Your objective ▸ Copy exactly the lines from the start of the data below through the one that carries "return np.stack([radius *", and only those.
+ + + + +
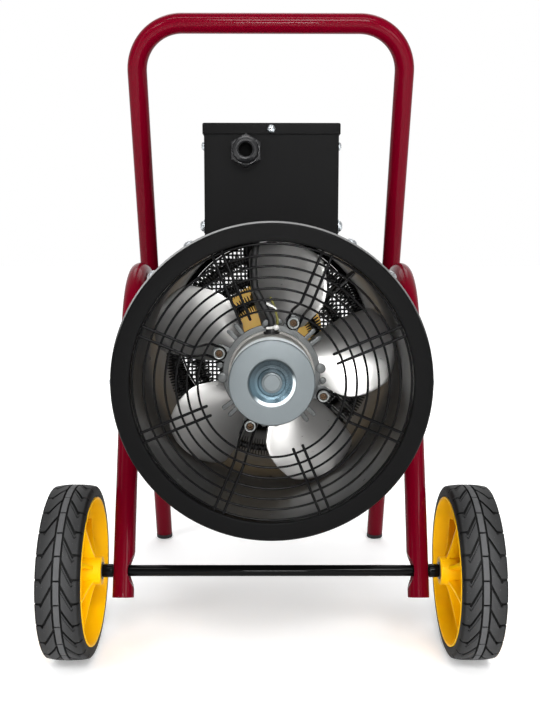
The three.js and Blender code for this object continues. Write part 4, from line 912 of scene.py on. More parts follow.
def ring_path(radius, y, count):
    """Circle (r cos t, y, r sin t) round the duct's axis."""
    c, s = circle(count)
    return np.stack([radius * c, y + 0 * c, DUCT_Z + radius * s], -1)


def polar(radius, angle, y, aside=0.0):
    """Point at an angle round the duct, moved aside square to the radius."""
    c, s = math.cos(angle), math.sin(angle)
    return np.array([radius * c - aside * s, y, DUCT_Z + radius * s + aside * c])


class HEATER_OT_duct(bpy.types.Operator):
    """Outer casing, inner liner, end rings, rivets and screws."""

    bl_idname = "heater.duct"
    bl_label = "Duct"

    def execute(self, context):
        settings = context.scene.heater_duct
        # painted shade: the duct's coat is the box's powder coat at 0.68 of its colour
        shaded = shade(tuple(settings.coat), 0.68)
        coat = "black_coat", powder_finish("duct_powder_coat", shaded, 0.42)
        liner = sheet_finish("liner_sheet", (0.06, 0.06, 0.059), 0.42, 0.6, (1.0, 6.0, 1.0), 120.0, 0.2)
        plated = "zinc", spangle_finish("screw_zinc", (0.4, 0.42, 0.44), 0.3, 0.95, 500.0)
        outer, inner = CASING_R, CASING_R - SHEET

        def bead(y):
            """A rolled bead that stiffens the casing near its end."""
            return [(outer, y - 4.0), (outer + 1.2, y - 2.2), (outer + 1.2, y + 2.2), (outer, y + 4.0)]

        corners = [(inner, -137.5), (outer, -137.5), *bead(-128.5), *bead(332.0), (outer, 342.5), (inner, 342.5)]
        seam = [polar(outer + 0.45, -math.pi / 2, y, -9) for y in (-120, 324)]
        casing = [duct_at(ring_form(corners, [0.4, 0.5] + [2.0] * 8 + [0.5, 0.4], 4, 160))]
        casing.append(swept(denser(np.array(seam), 40.0), 0.7, 8))
        add_piece("rolled_casing", casing, coat, "duct_casing")
        ring = ring_form([
            (INLET_BORE, -133.0), (INLET_BORE, INLET_Y), (RING_R, INLET_Y), (RING_R, -135.0), (158.6, -135.0),
            (158.6, -138.6), (INLET_BORE + SHEET, -139.3), (INLET_BORE + SHEET, -133.0),
        ], [0.6, 2.2, 4.2, 0.6, 0.3, 1.2, 1.0, 0.6], 9, 192)
        # the inlet ring's coat carries a painted highlight along its upper outer edge
        painted_edge_highlight = "black_coat", powder_finish("inlet_ring_coat", shaded, 0.42, rim=0.1579)
        add_piece("inlet_face_ring", [duct_at(ring), self.skirt(-139.0, -114.0)], painted_edge_highlight, "inlet_ring")
        ring = ring_form([
            (OUTLET_BORE, 338.0), (OUTLET_BORE, OUTLET_Y), (RING_R, OUTLET_Y), (RING_R, 341.0), (158.6, 341.0),
            (158.6, 344.4), (OUTLET_BORE + SHEET, 344.4), (OUTLET_BORE + SHEET, 338.0),
        ], [0.6, 2.2, 2.6, 0.6, 0.3, 1.2, 1.0, 0.6], 6, 192)
        add_piece("outlet_face_ring", [duct_at(ring), self.skirt(319.0, 344.0)], coat, "outlet_ring")
        bore = LINER_R - SHEET
        wall = ring_form([(bore, -139.0), (LINER_R, -139.0), (LINER_R, 344.0), (bore, 344.0)], 0.4, 3, 160)
        lining = [duct_at(wall)]
        for angle in np.radians([-90, -48, -132, 0, 180, 138]):
            for y in (-96.0, 60.0, 300.0):
                inward = (-math.cos(angle), 0.0, -math.sin(angle))
                lining.append(aimed(dome(2.3, 1.1), inward, polar(bore + 0.05, angle, y)))
        add_piece("liner_tube", lining, ("liner_steel", liner), "duct_liner")
        screws = []
        for degrees in (121.0, 60.5, 138.0, 42.0, 0.0, 180.0, -45.0, -135.0, TOP_SCREW):
            angle = math.radians(degrees)
            away = (math.cos(angle), 0.0, math.sin(angle))
            for y in (-121.0, 327.0):
                # the top screw is at the outlet end only
                if degrees != TOP_SCREW or y > 0:
                    screws.append(aimed(screw_head(5.6, 4.0), away, polar(outer + 0.1, angle, y)))
                    screws.append(aimed(washer(6.8, 2.0, 0.8, 32), away, polar(outer - 0.3, angle, y)))
        add_piece("casing_screws", screws, plated)
        return {"FINISHED"}

    @staticmethod
    def skirt(start, end):
        """The part of an end ring that reaches into the casing."""
        return duct_at(ring_form([(155.9, start), (157.2, start), (157.2, end), (155.9, end)], 0.4, 3, 192))


def guard_forms(settings):
    """Rings of wire, straight pairs with free inner ends, and hairpins: in along one rod, back over the motor's
    sleeve in a half circle round it, and out along the other."""
    wire, rod = mm(settings.wire), mm(settings.rod)
    forms = [swept(ring_path(radius, GUARD_Y, 144), wire, 12, ALONG, closed=True) for radius in RINGS]
    front = GUARD_Y - wire - rod + 0.35
    neck = LUG_FACE_Y + 5.8
    wide = 6.4
    for quarter in range(4):
        free = math.radians(22.5 + 90 * quarter)
        for side in (-PAIR / 2, PAIR / 2):
            ends = np.array([polar(GUARD_R, free, front, side), polar(68.0, free, front, side)])
            forms.append(swept(denser(ends, 12.0), rod, 12, ALONG, round_ends=True))
        held = LUG_ANGLE + math.radians(90 * quarter)
        loop = [
            polar(LUG_RADIUS - wide * math.cos(a), held, neck, wide * math.sin(a))
            for a in np.radians(np.linspace(90, -90, 13))
        ]
        outline = [
            polar(GUARD_R, held, front, PAIR / 2), polar(86.0, held, front, PAIR / 2),
            polar(72.0, held, neck - 3.0, wide), *loop, polar(72.0, held, neck - 3.0, -wide),
            polar(86.0, held, front, -PAIR / 2), polar(GUARD_R, held, front, -PAIR / 2),
        ]
        radii = [5.0, 6.0] + [0.0] * len(loop) + [6.0, 5.0]
        forms.append(swept(denser(rounded(outline, radii, 6), 8.0), rod, 12, ALONG, round_ends=True))
    return forms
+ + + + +
Exercise solution ▸
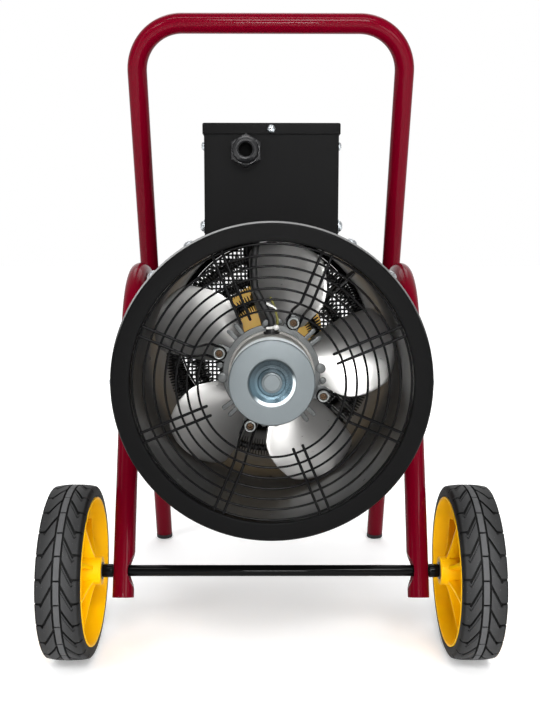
The three.js and Blender code for this object continues. Write part 4, from line 912 of scene.py on. More parts follow.
def ring_path(radius, y, count):
    """Circle (r cos t, y, r sin t) round the duct's axis."""
    c, s = circle(count)
    return np.stack([radius * c, y + 0 * c, DUCT_Z + radius * s], -1)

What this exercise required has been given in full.